Eco-catastrophe, Apocalypse, a matricidal teen prophet and psycho-babble galore: a rapturous read

It’s rare for me these days to be gripped so completely by a book that I can’t put it down.  I’ve just finished Liz Jensen’s The Rapture.

It is simply, chillingly brilliant.

Set in the near future, Jensen draws you right inside the head of her main protagonist, Gabrielle Fox, carefully weaving the breathy pace of a thriller with the considered reflections of a psychological drama. She baffled this layman convincingly with her climate science and caused me to reflect on my faith in this age of disaster chaos and economic uncertainty. More importantly, she eschews the typically shallow exploration of character that you find in most thrillers and instead delves deep into the psyche of each of her main characters.
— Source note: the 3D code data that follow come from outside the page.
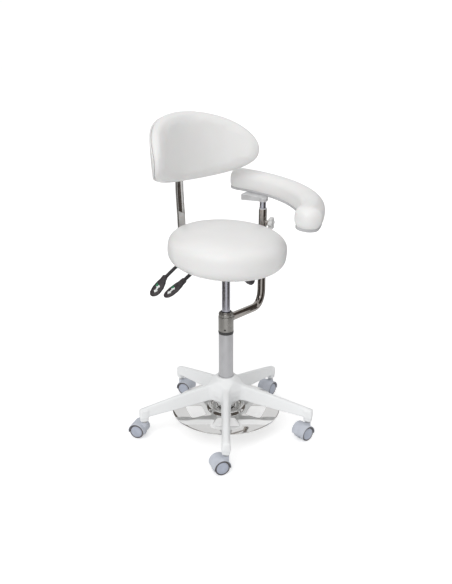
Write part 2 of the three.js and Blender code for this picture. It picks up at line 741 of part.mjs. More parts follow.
// The arm is drawn with its tube along +X and turned to ARM_ANGLE afterwards.
function armTube() {
  const bend = 52;
  const path = new THREE.CurvePath();
  const start = new THREE.Vector3(24, 0, ARM_TUBE_Z);
  const low = new THREE.Vector3(ARM_POST_RADIUS - bend, 0, ARM_TUBE_Z - 8);
  const corner = new THREE.Vector3(ARM_POST_RADIUS - 3, 0, ARM_TUBE_Z - 10);
  const rise = new THREE.Vector3(ARM_POST_RADIUS, 0, ARM_TUBE_Z + 48);
  path.add(new THREE.LineCurve3(start, low));
  path.add(new THREE.QuadraticBezierCurve3(low, corner, rise));
  path.add(new THREE.LineCurve3(rise, new THREE.Vector3(ARM_POST_RADIUS, 0, SLEEVE_TOP_Z)));
  const rings = [];
  const sides = 20;
  const bendSteps = 10;
  const side = new THREE.Vector3(0, 1, 0);
  for (const curve of path.curves) {
    // A straight stretch needs a ring at each end only.
    const shares = curve.isLineCurve3
      ? [0, 1]
      : Array.from({ length: bendSteps - 1 }, (_, i) => (i + 1) / bendSteps);
    for (const share of shares) {
      const point = curve.getPoint(share);
      const across = curve.getTangent(share).cross(side);
      rings.push(circle(ARM_TUBE_RADIUS, sides).map(([u, v]) =>
        point.clone().addScaledVector(side, u).addScaledVector(across, v)));
    }
  }
  const boss = bar(armPoint(ARM_POST_TUBE_RADIUS + 2, KNOB_Z), armPoint(ARM_TUBE_RADIUS + 8, KNOB_Z), 9, 16);
  const bore = rod(ARM_BORE_RADIUS, 560, SLEEVE_TOP_Z + 5, 24).translate(ARM_POST_RADIUS, 0, 0);
  const screwHole = tunnel(armPoint(0, KNOB_Z), armPoint(40, KNOB_Z), SCREW_RADIUS, 12);
  return cut(join(lofted(rings), boss), bore, screwHole);
}

/** A point at a distance from the arm post's axis, towards the lock knob. */
function armPoint(distance, z) {
  const [x, y] = polar(distance, KNOB_HEADING);
  return [ARM_POST_RADIUS + x, y, z];
}

const COLLAR_BUSH_WALL = 4;

function armCollar() {
  const inner = CYLINDER_RADIUS + COLLAR_BUSH_WALL;
  const body = turned([
    [inner, COLLAR_BOTTOM_Z], [27, COLLAR_BOTTOM_Z], [27, 414], [24, 424], [20, COLLAR_TOP_Z],
    [inner, COLLAR_TOP_Z], [inner, COLLAR_BOTTOM_Z],
  ], 28);
  const tubeHole = tunnel([22, 0, ARM_TUBE_Z], [60, 0, ARM_TUBE_Z - 2], ARM_TUBE_RADIUS, 20);
  const [x, y] = polar(1, -135 - ARM_ANGLE - 8);
  const screwHole = bar([10 * x, 10 * y, 419], [40 * x, 40 * y, 419], 3.3, 10);
  return cut(body, tubeHole, screwHole);
}

function armPostBush() {
  const low = KNOB_Z + 20;
  const rim = SLEEVE_TOP_Z + GAP;
  const flange = SLEEVE_TOP_Z + 3;
  const inner = ARM_POST_TUBE_RADIUS + GAP;
  const outer = ARM_BORE_RADIUS - GAP;
  const bush = turned([
    [inner, low], [outer, low], [outer, rim], [ARM_TUBE_RADIUS, rim], [ARM_TUBE_RADIUS, flange],
    [inner, flange], [inner, low],
  ], 24);
  return bush.translate(ARM_POST_RADIUS, 0, 0);
}

/** Six-lobed knob on its screw; the screw stops short of the post. */
function armLockKnob() {
  const lobes = 6;
  const outline = [];
  const steps = 36;
  for (let i = 0; i < steps; i += 1) {
    const angle = (360 * i) / steps;
    outline.push(polar(20.5 + 2 * Math.cos(radians(angle * lobes)), angle));
  }
  const head = slab(outline, ARM_TUBE_RADIUS + 9, ARM_TUBE_RADIUS + 24);
  const screw = rod(SCREW_RADIUS, ARM_POST_TUBE_RADIUS + 0.8, ARM_TUBE_RADIUS + 10, 12);
  const knob = join(head, screw).rotateY(Math.PI / 2).rotateZ(radians(KNOB_HEADING));
  return knob.translate(ARM_POST_RADIUS, 0, KNOB_Z);
}

// The pad is drawn about the post's axis, in the stool's own directions.
const PAD_ARC_RADIUS = 317;
const PAD_ARC_CENTRE = [-261, -10]; // from the post
const PAD_FIRST_ANGLE = 29;
const PAD_LAST_ANGLE = -70;
const PAD_HALF_WIDTH = 40;
const PAD_HEIGHT = 62;
const PAD_PITCH = 6; // degrees that the front end hangs below the rear
const PLATE_THICKNESS = 9;

/** Rings of a section swept round the pad's arc with rounded ends. */
function padSweep(section, shrink) {
  const stations = 20;
  const rings = [];
  const span = PAD_LAST_ANGLE - PAD_FIRST_ANGLE;
  const endAngle = THREE.MathUtils.radToDeg((PAD_HALF_WIDTH - shrink) / PAD_ARC_RADIUS);
  for (let i = 0; i <= stations; i += 1) {
    // ends bunch towards the tips, where the pad rounds off
    const along = Math.sin((i / stations - 0.5) * Math.PI) * 0.5 + 0.5;
    const reach = Math.abs(span) + 2 * endAngle * 0.6;
    const fromEnd = Math.min(along, 1 - along) * reach;
    const round = fromEnd < endAngle ? Math.sqrt(1 - (1 - fromEnd / endAngle) ** 2) : 1;
    const scale = 0.5 + 0.5 * round;
    const angle = PAD_FIRST_ANGLE + endAngle * 0.6 - along * reach;
    rings.push(section.map(([across, z]) => {
      const [x, y] = polar(PAD_ARC_RADIUS + across * scale, angle);
      return new THREE.Vector3(PAD_ARC_CENTRE[0] + x, PAD_ARC_CENTRE[1] + y, z);
    }));
  }
  return lofted(rings);
}

function armPad() {
  const section = circle(1, 16).map(([u, v]) => [
    bulge(u, 0.75) * PAD_HALF_WIDTH,
    PLATE_THICKNESS + GAP + (PAD_HEIGHT / 2) * (1 + bulge(v, 0.75)),
  ]);
  return padSweep(section, 0);
}

function armPlate() {
  const half = PAD_HALF_WIDTH - 9;
  const low = 0;
  return padSweep([[-half, low], [half, low], [half, PLATE_THICKNESS], [-half, PLATE_THICKNESS]], 9);
}

/** Cast bracket from the post to the underside of the pad's plate. */
function armBracket() {
  const top = BRACKET_HEIGHT;
  const outline = [[-12, -14], [80, -14], [74, 72], [22, 72], [-12, 20]];
  const body = slab(outline.map(([along, out]) => [along, -out]), 0, top);
  const socket = hole(ARM_POST_TUBE_RADIUS, -5, 12, 24);
  return cut(body, socket);
}

// ---------------------------------------------------------------- assembly
const stool = new THREE.Group();

add(stool, 'star_base', starBase(), whiteNylon());
add(stool, 'column_tube', columnTube(), satinSteel());
add(stool, 'column_bush', columnBush(), blackPlastic());
const trimLow = TUBE_TOP_Z + BUSH_FLANGE + 2 * GAP;
const trimHigh = COLLAR_BOTTOM_Z - GAP;
add(stool, 'trim_ring', ring(CYLINDER_RADIUS + COLLAR_BUSH_WALL, TUBE_RADIUS + 1, trimLow, trimHigh, 32),
  blackPlastic());
add(stool, 'pivot_hub', pivotHub(), chrome());
add(stool, 'piston_rod', pistonRod(), chrome());
add(stool, 'thrust_bearing', ring(ROD_RADIUS + GAP, 13, TUBE_FLOOR_TOP_Z + GAP, TUBE_FLOOR_TOP_Z + 6, 24),
  satinSteel());
add(stool, 'gimbal_ring', gimbalRing(), chrome());
add(stool, 'foot_disc', footDisc(), chrome());
add(stool, 'release_pin', releasePin(), zincSteel());
add(stool, 'return_spring', returnSpring(), zincSteel());
addCastors(stool);

add(stool, 'gas_cylinder', gasCylinder(), satinSteel());
add(stool, 'mechanism_housing', mechanismHousing(), blackPlastic());
add(stool, 'tilt_pin', crossPin(TILT_PIN, HOUSING_HALF_WIDTH + 10), zincSteel());
add(stool, 'back_pivot_pin', crossPin(BACK_PIN, HOUSING_HALF_WIDTH + 13), zincSteel());
for (const lever of LEVERS) {
  add(stool, `${lever.name}_rod`, leverRod(lever), blackPlastic());
  add(stool, `${lever.name}_paddle`, boredPaddle(lever), blackPlastic());
}
add(stool, 'tension_screw', tensionScrew(), zincSteel());
add(stool, 'tension_knob', tensionKnob(), blackPlastic());

// The seat leans forward about its tilt pin.
const seat = group(stool, [0, TILT_PIN[0], TILT_PIN[1]]);
seat.rotation.x = radians(SEAT_FORWARD_TILT);
const level = group(seat, [0, -TILT_PIN[0], -TILT_PIN[1]]);
add(level, 'seat_plate', seatPlate(), zincSteel());
const boardLow = SEAT_PLATE_Z + PLATE_GAUGE + GAP;
add(level, 'seat_board', rod(BOARD_RADIUS, boardLow, boardLow + BOARD_THICKNESS - 2 * GAP, 40), plywood());
add(level, 'seat_cushion', seatCushion().translate(0, 0, boardLow + SEAT_BELLY), vinyl());

add(stool, 'back_bracket', backBracket(), zincSteel());
add(stool, 'back_bar', backBar(), chrome());
add(stool, 'back_carriage', backCarriage(), blackPlastic());
const back = group(stool, [0, BACK_BAR_Y, BACK_TIP_Z]);
back.rotation.x = -radians(BACK_LEAN);
const upright = group(back, [0, -BACK_BAR_Y, -BACK_TIP_Z]);
add(upright, 'back_shell', backShell(), vinyl());
add(upright, 'back_cushion', backCushion(), vinyl());

const arm = group(stool);
arm.rotation.z = radians(ARM_ANGLE);
add(arm, 'arm_collar', armCollar(), satinSteel());
const collarBore = CYLINDER_RADIUS + COLLAR_BUSH_WALL - GAP;
add(arm, 'collar_bush',
  ring(CYLINDER_RADIUS + GAP, collarBore, COLLAR_BOTTOM_Z, COLLAR_TOP_Z - 2, 24), blackPlastic());
add(arm, 'arm_tube', armTube(), chrome());
add(arm, 'arm_post_bush', armPostBush(), greyPlastic());
add(arm, 'arm_post', rod(ARM_POST_TUBE_RADIUS, 640, POST_TOP_Z + 11, 24).translate(ARM_POST_RADIUS, 0, 0),
  satinSteel());
add(arm, 'arm_lock_knob', armLockKnob(), greyPlastic());

const post = polar(ARM_POST_RADIUS, ARM_ANGLE);
const bracket = group(stool, [...post, POST_TOP_Z]);
bracket.rotation.z = radians(BRACKET_HEADING);
add(bracket, 'arm_bracket', armBracket(), satinSteel());
const pad = group(stool, [...post, ARM_PAD_BASE_Z]);
pad.rotation.x = radians(PAD_PITCH);
add(pad, 'arm_plate', armPlate(), greyPlastic());
add(pad, 'arm_pad', armPad(), vinyl());

stool.position.z = -FLOOR_Z;

export default stool;
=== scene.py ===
"""Looks of the dentist stool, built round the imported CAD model.

Shapes are worked out in millimetres in the row frame (+Z up, the sitter faces -Y, z = 0 is the floor)
and turned into metres when a mesh is made. Smooth castings and cushions are signed fields meshed on a
grid; tubes and turned parts are swept or spun.
"""
import json
import math

import bpy
import numpy as np
import openvdb
from mathutils import Matrix, Vector


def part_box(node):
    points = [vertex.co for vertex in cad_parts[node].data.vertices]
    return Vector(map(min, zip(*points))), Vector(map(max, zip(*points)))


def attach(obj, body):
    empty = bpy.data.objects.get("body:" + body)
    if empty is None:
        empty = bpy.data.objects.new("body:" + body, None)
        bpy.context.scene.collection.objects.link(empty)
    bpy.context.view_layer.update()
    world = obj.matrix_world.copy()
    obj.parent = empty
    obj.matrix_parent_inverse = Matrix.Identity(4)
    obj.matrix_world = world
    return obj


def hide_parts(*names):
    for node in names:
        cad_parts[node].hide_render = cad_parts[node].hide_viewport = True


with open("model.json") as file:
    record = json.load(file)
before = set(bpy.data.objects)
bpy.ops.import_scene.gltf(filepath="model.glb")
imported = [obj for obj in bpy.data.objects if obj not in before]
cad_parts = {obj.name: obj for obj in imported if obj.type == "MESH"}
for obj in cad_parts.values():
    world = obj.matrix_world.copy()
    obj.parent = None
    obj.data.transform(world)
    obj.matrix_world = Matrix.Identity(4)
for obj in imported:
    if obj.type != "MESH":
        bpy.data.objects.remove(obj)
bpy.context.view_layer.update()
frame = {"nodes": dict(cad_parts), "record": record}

MM = 0.001
SLOTS = {row["node"]: row["material_slot"] for row in frame["record"]["subparts"]}
BODY_OF = {node: body for body, nodes in frame["record"]["behaviour"]["bodies"].items() for node in nodes}


def span(node):
    """Lowest and highest corner of a CAD node, in millimetres."""
    low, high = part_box(node)
    return np.array(low) / MM, np.array(high) / MM


# ---------------- camera
CAMERA_AT = (-1.4786, -1.4786, 1.2238)
CAMERA_HEADING = 45.0  # degrees from +X in plan
CAMERA_PITCH = -19.39
CAMERA_LENS = 41.5
CAMERA_CLIP = (0.05, 60.0)


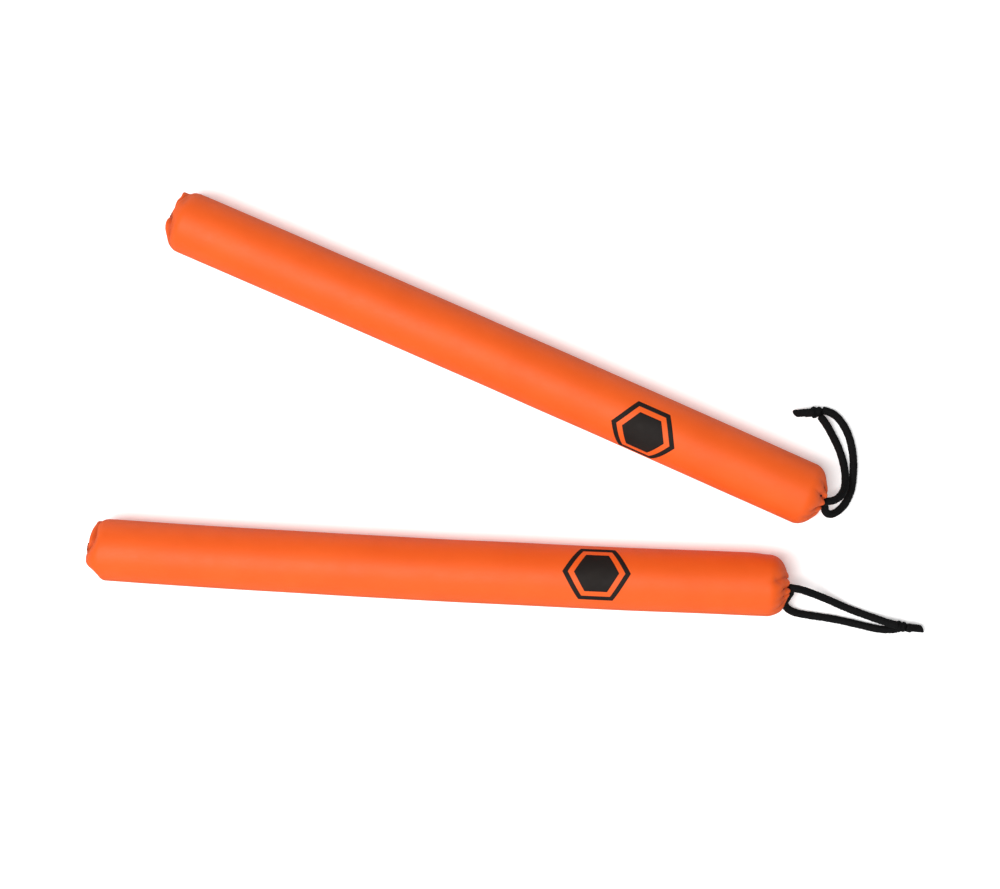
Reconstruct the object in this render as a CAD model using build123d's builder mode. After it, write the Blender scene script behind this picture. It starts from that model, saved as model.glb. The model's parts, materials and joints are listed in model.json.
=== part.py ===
"""Pair of padded focus training sticks, lying on the floor with their wrist loops spread out.

Each stick is a plastic core tube in a foam sleeve, inside a synthetic leather cover. The cover is pleated
shut and tied at the tip, and at the butt a drawstring in its hem draws it to a small mouth. The drawstring's
two ends leave by the mouth as the legs of a wrist loop, and are knotted together. Millimetres, +Z up, the
floor at Z = 0, and the origin under the middle of the two sticks, cords apart.
"""

import os
from math import cos, hypot, pi, radians, sin, tan

from build123d import *

# Each stick
stick_length = 600
stick_radius = 26.5
butt_depth = 18  # length of the domed butt
tip_depth = 18  # length of the rounding at the tip
tip_face_radius = 8  # flat middle of the tip
cover_thickness = 1
fit_gap = 0.3  # between the cover and the padding, all round

# How the pair lies, from the middle of the first stick
second_stick_middle = (45, 182)
second_stick_turn = -21.1

# Core and padding
core_radius = 10
core_wall = 2
core_inset_tip = 25  # from the tip's face to the end of the tube
core_inset_butt = 34
plug_flange = 2
plug_edge_round = 0.5
plug_depth = 14
plug_slack = 0.05
pad_joint = 0.2  # between a foam pad and what it meets

# Tip closure: the gathered end is turned inside and bound with thread
gather_radius = 4
gather_length = 10.4
tie_thread = 1.2
tie_pitch = 1.3
tie_turns = 3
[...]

To exquisite effect she toys with your recollection of recent events, mixing up recent landmark events, imprinted by a thousand television reports, with fictional facsimiles. It is a confident trick for a first novel and one that has you wondering if you’ve managed to miss a significant news story at some point that really should have fixed itself in the memory. To sustain the intense descriptions of oppressive weather, constrained phsyical circumstance and the unhinged lunacy of Fox’s teen patient until the last pages is a real achievement.

If you are ready for some brutal characterisation, a different sort of heroine, some occasionally lurid story-telling and are confident enough in your faith – if you have any – to read a convincing and ferocious challenge to its presumptions, then I commend this as a very exciting read.

If you don’t mind a spoiler or two, there are some worthwhile reviews in The Guardian (Irvine Welsh), The Telegraph (Helen Brown) and The Independent (Marianne Brace).